[Originally posted on Facebook on January 1, 2013]
We're going to have to take this one slow . . like our main character.
This probably isn't the worst production we've ever seen (although the effects are comically bad) and it isn't the worst acted movie we've ever seen (the actors are trying pretty hard but try is the key word) but at the end of an hour and forty minutes we were all pretty much in agreement that this was the most painful movie we have watched so far.

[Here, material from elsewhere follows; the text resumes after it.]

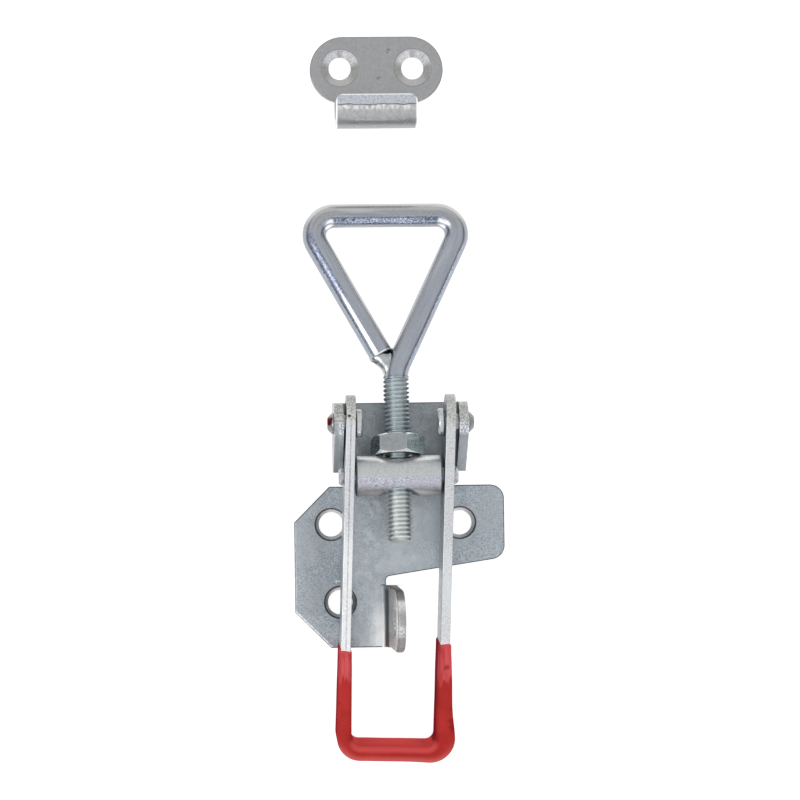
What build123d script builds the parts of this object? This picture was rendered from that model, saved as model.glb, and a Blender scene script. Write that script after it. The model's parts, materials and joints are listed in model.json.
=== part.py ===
from build123d import *
from math import asin, atan2, cos, hypot, radians, sin, sqrt, tan
import os

# Over centre toggle latch with its strike, lying on its mounting face, handle closed.
# Origin: on the mounting face, straight below the middle of the handle's pivot axis.
# +X across the latch, +Y towards the strike, +Z away from the mounting face.
# All sizes are in millimetres and degrees.

os.makedirs("parts", exist_ok=True)

# ---- play between the pieces ----------------------------------------------
pin_play = 0.06  # radial, every pin and shank in its hole
thread_play = 0.05  # radial, the rod in the trunnion and in the nut
side_play = 0.15  # endwise, between faces that turn against each other

# ---- base plate: one stamped sheet ----------------------------------------
sheet = 2.05
bend_r = 1.5  # inside radius of the bends
pivot_height = 15.2
ear_r = 4.65  # ear rounded about the pivot
ear_slope = 50.0  # its back edge falls away at this angle
ear_reach = 11.1  # from the pivot axis to the back end of the ear
neck_inset = 0.6  # neck narrower than the inside of the ears, each side
plate_start = 14.4  # from the pivot axis to the wide part of the plate
plate_end = 51.2
plate_left = 23.9
plate_right = 24.3
cut_corner = 8.1  # the two corners cut off on the left
blank_corner_r = 1.2
round_corner_r = 3.2  # the two corners on the right
slant_start = 31.1  # where the right half's lower edge would meet its side, falling towards the tab
hole_r = 2.8
hole_bevel_r = 3.6
hole_spacing = 29.5  # upper two holes
hole_row_x = -0.7  # middle of those two
hole_row_y = -23.0
low_hole_dx = 1.9  # third hole, from the upper left one
low_hole_dy = -17.8

# ---- padlock tab, bent up from the plate ----------------------------------
tab_face_x = -2.7  # its left face, at the foot
tab_lean = 1.3  # the bend stops this far short of upright
tab_width = 14.1
notch_width = 2.0  # bend relief above the tab
notch_depth = 0.4  # how far the relief reaches past the tab's left face
notch_r = 1.0  # its corner in the plate
eye_height = 20.3  # high enough for a straight shackle to clear the closed handle
eye_r = 3.5

# ---- handle: one flat strip on edge, bent into a U ------------------------
strip = 2.15
strip_width = 11.0
arm_span = 24.5  # over the outside of the arms
arm_end = 6.4  # beyond the pivot
arm_end_r = 5.4
handle_length = 75.8  # from the pivot to the outside of the closed end
handle_bend_r = 2.5
handle_skew = 1.8  # the U sits this far out of square with its pivot axis
handle_shift = -0.2  # and this far from the middle of the ears

# ---- grip: vinyl dipped over the closed end -------------------------------
coat_start = 0.35  # thin where it starts, thick at the closed end
coat_end = 0.65
coat_edge = 0.5
coat_start_left = 50.9  # from the pivot, along each arm
coat_start_right = 49.3

# ---- pivot rivets ---------------------------------------------------------
rivet_shank_r = 1.9
rivet_head_r = 3.15
rivet_head = 1.4
rivet_head_edge = 0.35
rivet_end_r = 2.4  # the end hammered over outside the ear
rivet_end = 1.5
rivet_end_edge = 1.05

# ---- trunnion -------------------------------------------------------------
trunnion_arm = 12.0  # from the pivot axis to the trunnion axis
trunnion_r = 4.55
trunnion_gap = 0.3  # from each end of the bar to the arm beside it
trunnion_edge = 0.3
trunnion_pin_r = 1.7
trunnion_head_r = 2.0
trunnion_head = 1.0
trunnion_sink_r = 4.7

# ---- pull rod -------------------------------------------------------------
thread_r = 3.0
thread_chamfer = 0.8
rod_r = 2.72
thread_start = 22.6  # from the trunnion axis, up the shank
thread_tail = 14.95  # and down past it
loop_reach = 60.4  # to the middle of the cross bar
loop_right_angle = 25.5  # the legs, from the shank's direction
loop_left_angle = 28.6
shank_bend = 24.2
leg_end_x = -3.34  # middle of the left leg's cut end, from the shank
leg_end_rise = 3.9  # and beyond the shank's bend
loop_corner_r = 4.5  # to the middle of the rod
shank_corner_r = 9.0
weld_thickness = 3.2
weld_start = 0.2  # from the thread's end
weld_bite = 0.6  # how deep it runs into the leg

# ---- lock nut -------------------------------------------------------------
nut_flats = 10.7
nut_height = 4.4
nut_gap = 0.1  # from the trunnion
nut_turn = -13.8  # where it was left, about the rod
nut_face_share = 0.95  # flat end face, as a share of the width across flats
nut_bevel_angle = 30.0
nut_sink = 0.4

# ---- strike ---------------------------------------------------------------
strike_sheet = 2.0
strike_x = -3.65
strike_y = 80.95
strike_length = 30.5
strike_width = 15.2
strike_hole_r = 2.53
strike_sink_r = 4.2
strike_hole_spacing = 16.7
strike_hole_dy = 0.45
hook_width = 18.5
hook_shift = -0.4  # off the middle of the plate
hook_play = 0.3  # radial, the cross bar in the hook
hook_reach = 8.75  # from the middle of the plate to the middle of the roll
hook_lip = 2.4
hook_lip_r = 1.7

# ---- worked out from the above --------------------------------------------
skew = radians(handle_skew)
arm_half = arm_span / 2
ear_inner = arm_half / cos(skew) + ear_reach * tan(skew) + abs(handle_shift) + side_play
ear_outer = ear_inner + sheet

# The handle has dropped until the grip's lower edge meets the mounting face.
grip_low_y = handle_length + coat_end - coat_edge
grip_half = strip_width / 2 + coat_end
handle_fall = asin(pivot_height / hypot(grip_low_y, grip_half)) - atan2(grip_half, grip_low_y)

arm_down = Vector(0, -cos(handle_fall), -sin(handle_fall))
handle_across = Vector(1, 0, 0) * cos(skew) + arm_down * sin(skew)
handle_normal = Vector(0, -sin(handle_fall), cos(handle_fall))
pivot = Vector(0, 0, pivot_height)
handle_origin = pivot + Vector(handle_shift, 0, 0)
handle_plane = Plane(origin=handle_origin, x_dir=handle_across, z_dir=handle_normal)

# The rod's cross bar lies on the mounting face.
trunnion_centre = pivot + arm_down * trunnion_arm
trunnion_x = handle_shift - trunnion_arm * tan(skew)
rod_origin = Vector(trunnion_x, trunnion_centre.Y, trunnion_centre.Z)
rod_fall = asin((rod_origin.Z - rod_r) / loop_reach)
rod_dir = Vector(0, cos(rod_fall), -sin(rod_fall))
rod_normal = Vector(0, sin(rod_fall), cos(rod_fall))
rod_plane = Plane(origin=rod_origin, x_dir=(1, 0, 0), z_dir=rod_normal)
pivot_across = Plane(origin=pivot, z_dir=(1, 0, 0))
trunnion_across = Plane(origin=trunnion_centre, z_dir=(1, 0, 0))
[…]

"Christmas Vacation 2: Cousin Eddie's Island Adventure" follows Cousin Eddie of the National Lampoon's "Vacation" movies as he gets into wacky hijinks and ends up getting a trip to Hawaii(?) for his family including Chevy Chase's daughter. This movie is a comic void. We could hardly find the bad effects funny because laughing during this movie just reminds us how none of the actual jokes written into the script warrant anything but a loud groan. There's exploding toilets, a gassy dog, and a sexually harassing grandfather, alongside the same stretch of street that resides in both the Midwest and Hawaii, a terrible green screen, and a hose that represents a urine stream.
When it ended, we all just hung our heads, screamed, or hid. Would recommend to someone who hates the world and wants to hate it more.
Adam's Grandma's Review: I didn't like it AT ALL. AT ALL.